Por Carolina Villela
O Procurador-geral da República apresentou nesta segunda-feira (2) sua sustentação oral no julgamento sobre tentativa de golpe de Estado no Brasil. O órgão defendeu que a democracia precisa de “efetivos meios para se contrapor a atos orientados à sua decomposição belicosa” e argumentou que a impunidade “recrudesce ímpetos de autoritarismo”.
Durante a apresentação, o PGR destacou que os atos descritos na denúncia não podem ser tratados como “devaneios utópicos anódinos” ou “aventuras inconsideradas”. O Procurador-geral afirmou que “o que está em julgamento são atos que hão de ser considerados graves enquanto quisermos manter a vivência de um Estado democrático de Direito”.
Organização criminosa e plano sistemático
A acusação detalhou a estruturação de organização criminosa entre meados de 2021 e início de 2023. Segundo o PGR, o grupo foi “liderado por Jair Messias Bolsonaro e composto por figuras-chave do governo, das Forças Armadas e de órgãos de inteligência”.
O órgão ministerial destacou que a denúncia “não se baseou em conjecturas ou suposições frágeis”. A sustentação mencionou que “os próprios integrantes da organização criminosa fizeram questão de documentar quase todas as fases da empreitada”.
Entre os documentos citados estão a denominada “Operação 142”, encontrada em pasta intitulada “memórias importantes”, e o plano “Punhal Verde Amarelo”. Este último previa “prisão e eliminação do Ministro do Supremo Tribunal Federal que presidia o Tribunal Superior Eleitoral, bem como dos candidatos eleitos à Presidência e à Vice-Presidência da República”.
Uso da máquina pública e violência
O PGR descreveu como a organização utilizou estruturas estatais para seus fins. A Polícia Rodoviária Federal, sob comando de Silvinei Vasques, teria sido usada para “obstruir o funcionamento do sistema eleitoral” e “dificultar a participação de eleitores que fossem presumidos contrários ao então Presidente”.
O órgão também destacou a instrumentalização da Agência Brasileira de Inteligência (ABIN) para “espionar, sem autorização judicial, adversários políticos”. Segundo a sustentação, Alexandre Ramagem, então Diretor-geral da agência, “dispunha de uma sala própria no Palácio do Planalto”.
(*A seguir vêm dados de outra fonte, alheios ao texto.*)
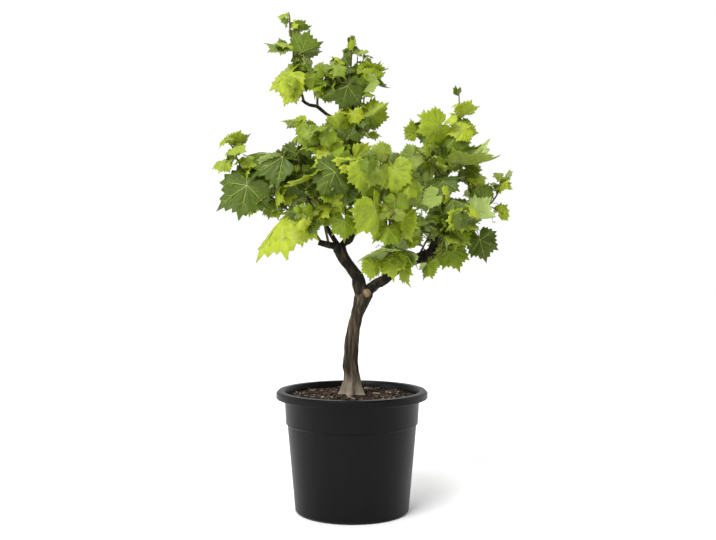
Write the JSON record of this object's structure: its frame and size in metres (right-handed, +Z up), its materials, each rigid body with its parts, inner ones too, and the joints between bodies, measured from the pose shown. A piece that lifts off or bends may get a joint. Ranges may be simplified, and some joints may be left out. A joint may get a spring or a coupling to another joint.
{
  "type": "potted grapevine",
  "caption": "Young grapevine in leaf on a short old forked trunk, growing in a round black nursery pot filled with bark mix.",
  "frame": {"origin": "middle of the pot's flat underside", "axes": "+Z up; +X to the right and +Y away from the viewer in the front view"},
  "size_m": [0.5972, 0.3649, 0.9903],
  "materials": {
    "pot": "satin",
    "soil": "matte",
    "bark": "matte",
    "leaf": "satin"
  },
  "bodies": {
    "root": {"pot": "pot", "soil": "soil", "trunk": "bark", "arm_left": "bark", "arm_right": "bark", "spur_left": "bark", "leader": "bark", "bough_top_left": "bark", "cane_right": "bark", "spur_right": "bark", "bough_back_left": "bark", "bough_back_right": "bark", "leaves_far_left": "leaf", "leaves_left": "leaf", "leaves_top_left": "leaf", "leaves_top_inner": "leaf", "leaves_top_centre": "leaf", "leaves_upper_left": "leaf", "leaves_centre": "leaf", "leaves_centre_right": "leaf", "leaves_front": "leaf", "leaves_right_top": "leaf", "leaves_right_outer": "leaf", "leaves_right_low": "leaf", "leaves_back_left": "leaf", "leaves_back_right": "leaf", "leaves_back_low": "leaf", "leaves_back_high": "leaf"}
  },
  "joints": []
}
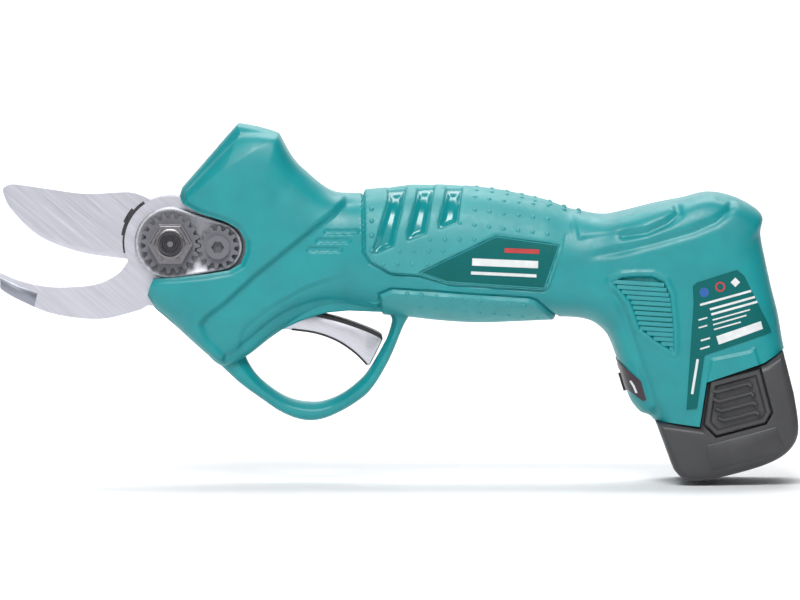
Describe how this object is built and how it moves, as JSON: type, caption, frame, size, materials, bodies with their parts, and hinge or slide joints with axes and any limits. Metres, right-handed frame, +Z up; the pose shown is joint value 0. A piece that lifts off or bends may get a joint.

Sobre a violência, o PGR argumentou que ela “permeou os acontecimentos” de várias formas. Mencionou desde “discursos do ex-Presidente da República” até “práticas de atos propiciadores da truculência real”, culminando nos eventos de 8 de janeiro de 2023.
Tentativa de cooptação das Forças Armadas
A sustentação detalhou reuniões em que minutas de decretos golpistas foram apresentadas aos comandantes militares. “O Presidente da República, comandante maior das Forças Armadas, reuniu os mais altos militares das três Forças para dar-lhes a conhecer dos seus planos”, afirmou o PGR.
O Procurador-geral enfatizou que “o comandante da Marinha chegou a assentir ao convite para a intervenção no processo constitucional de sucessão no Executivo”. Já os comandantes do Exército e da Aeronáutica “se afastaram das etapas decisivas do levante”, mantendo “as Forças Armadas fiéis à vocação democrática”.
O PGR concluiu que “o golpe tentado não se consumou pela fidelidade do Exército – não obstante o desvirtuamento de alguns dos seus integrantes – e da Aeronáutica à força normativa da Constituição democrática”.
Colaboração premiada e provas
A sustentação reafirmou a validade do acordo de colaboração premiada celebrado por Mauro Cid. Segundo Paulo Gonet, “os relatos de Mauro Cid foram úteis para o esclarecimento dos fatos”, embora “a Polícia Federal tenha descoberto a maior parte dos eventos descritos na denúncia de forma independente”.
O órgão ministerial destacou que as provas incluem “testemunhos e documentos” e que “vistas no contexto em que se inserem são bastantes para firmar a convicção segura das práticas repudiadas pela legislação penal”.